Recuerdo allá por el año 2015 cuando Jorge Bergoglio (papa Francisco I) declaró bajo una seguidilla de atentados terroristas que “estamos ante una Tercera Guerra Mundial que se pelea por todas partes”. Aunque, según mi opinión, el papa no siempre ha acertado en sus juicios, creo que, en esa ocasión, tenía parte de razón. Desde entonces el violento panorama ha ido creciendo exponencialmente.
Si evocamos la frase de Hegel, popularizada por el joven Marx, que “la historia se repite dos veces: la primera como drama y la segunda como farsa”, vemos pues que la conciencia colectiva cree que las catástrofes políticas pueden revivirse cíclicamente. Es algo que siempre estuvo en el imaginario social. Lo que llevó al psicoanálisis a hablar de “trauma”, ese “clivaje” o “marca psíquica” que deja una crisis y que nos inunda perpetuamente como una sombra. Nos transmite la impresión oscura que ante situaciones similares algo puede duplicarse. Como humanidad cargamos con los fantasmas de dos terribles experiencias. Es inevitable interrogar, ¿puede haber una tercera?
La respuesta no la conozco, pero si miramos detenidamente los acontecimientos mundiales sin hacer odiosas comparaciones todo indicaría que sí, o por lo menos todo parece preparase para tal escenario. La invasión de la Federación de Rusia a Ucrania, la amenaza de Vladimir Putin para la utilización de armas nucleares, asimismo la implicancia directa de Corea de Norte, el complejo panorama de la OTAN, sumado a la guerra abierta en Oriente Medio sin olvidar los coqueteos de China con Taiwán para una eventual ocupación, todo aparenta señalar que las naciones se reúnen para un “Armagedón” de proporciones escatológicas.
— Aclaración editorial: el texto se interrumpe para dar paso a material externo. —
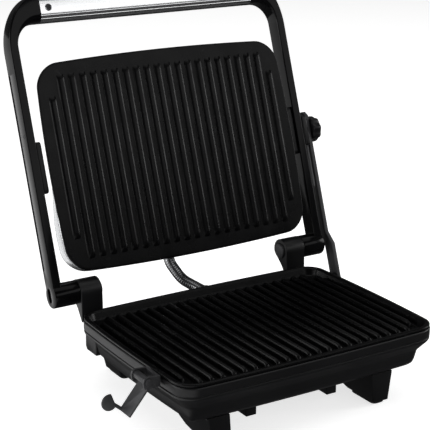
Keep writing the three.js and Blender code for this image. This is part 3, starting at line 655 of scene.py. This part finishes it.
# the floor left of the grill shows in its glossy sides; the floor in front of it does not
for name, west, east, mirrored_in in (("floor_left", -9, -0.17, True), ("floor_right", -0.17, 9, False)):
    floor_mesh = bpy.data.meshes.new(name)
    floor_mesh.from_pydata([(west, -6, 0), (east, -6, 0), (east, 16, 0), (west, 16, 0)], [],
                           [(0, 1, 2, 3)])
    floor_mesh.materials.append(paper)
    floor = bpy.data.objects.new(name, floor_mesh)
    bpy.context.scene.collection.objects.link(floor)
    floor.visible_glossy = mirrored_in

world = bpy.data.worlds.new("studio")
bpy.context.scene.world = world
world.use_nodes = True
world.node_tree.nodes["Background"].inputs["Color"].default_value = (1, 1, 1, 1)
world.node_tree.nodes["Background"].inputs["Strength"].default_value = 0.06


def softbox(name, at, aim, size, power):
    light = bpy.data.lights.new(name, "AREA")
    light.shape, light.size, light.size_y, light.energy = "RECTANGLE", *size, power
    obj = bpy.data.objects.new(name, light)
    bpy.context.scene.collection.objects.link(obj)
    obj.location = at
    obj.rotation_euler = (Vector(aim) - Vector(at)).to_track_quat("-Z", "Y").to_euler()
    return obj


softbox("overhead", (0, 0.3, 2.6), (0, 0, 0), (3.4, 3.4), 36)
softbox("left", (-1.9, 0.5, 0.5), (0, 0, 0.1), (2.2, 0.8), 26)
softbox("front", (0.9, -2.1, 1.42), (0, 0, 0.35), (2.8, 0.9), 12)
softbox("right", (2.2, -0.6, 0.8), (0, 0, 0.25), (0.9, 1.0), 18)

camera_data = bpy.data.cameras.new("camera")
camera_data.sensor_width = 36
camera_data.lens = 113.63
camera_data.clip_end = 60
camera = bpy.data.objects.new("camera", camera_data)
bpy.context.scene.collection.objects.link(camera)
camera.location = BASE_AT @ Vector((-0.73584, -1.11341, 0.61108))
azimuth, elevation = math.radians(-31.61), math.radians(17.15)
backward = Vector((math.sin(azimuth) * math.cos(elevation), -math.cos(azimuth) * math.cos(elevation),
                   math.sin(elevation)))
camera.rotation_euler = backward.to_track_quat("Z", "Y").to_euler()
bpy.context.scene.camera = camera
bpy.context.scene.view_settings.view_transform = "Standard"
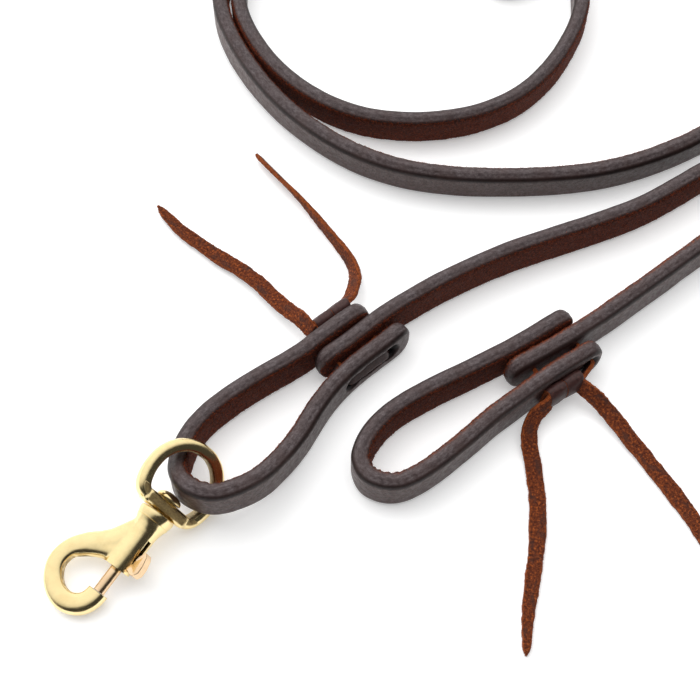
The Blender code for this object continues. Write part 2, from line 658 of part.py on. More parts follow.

Sin embargo, las opiniones están divididas. Es posible que todo se encamine hacia ese “telos”, pero también es muy probable que ya estemos viviendo esas circunstancias sin que nadie todavía lo admita. Es preocupante que cuando se declare -si es que se declara- el infierno tan temido ya sea demasiado tarde y los sucesos estén sobre nosotros. Mientras, seguimos con nuestras vidas como si nada. Como si no quisiésemos mirar lo obvio. Empero, tengamos en cuenta un detalle no menor.
Cuando pensamos en los grandes conflictos del siglo pasado, estos obedecieron en parte al proceso de descolonización ante una necesidad de dibujar otras fronteras. Hoy las coyunturas son otras. Nos atraviesa un decurso de decadencia moral, filosófica, religiosa y espiritual. Donde sí se declarara una Tercera Guerra Mundial no sería tal vez como las ya conocidas, tendría otra lógica, tendría la lógica que en definitiva tiene.
Después de la caída del Muro de Berlín estamos viviendo en un orbe fragmentado repartido en multicentros de poder. Es un “choque de civilizaciones”. La lucha por la hegemonía global es descarnada. No obstante, todavía seguimos en la esfera ideológica del siglo anterior. Este milenio clama por definirse. En un mundo sin tiempo, atravesado por lo líquido y por la inmediatez, por la vertiginosidad de lo virtual y por el vaciamiento del sujeto que no sabe bien en qué época vive (y quizás ni siquiera le importe), donde la historia ha muerto y cada quien vive para pensar solo en sí mismo, una Tercera Guerra Mundial quizá esté ocurriendo en estos precisos momentos y no tengamos la capacidad de comprender el presente.
Dicho esto, no puedo menos que evocar lo que dice el evangelio de Mateo 24: 38, 39: “Unos pocos días antes del diluvio, la gente seguía comiendo y bebiendo, y se casaban los hombres y las mujeres, hasta el día en que Noé entró en el arca. No se dieron cuenta de nada hasta que vino el diluvio y se los llevó a todos”.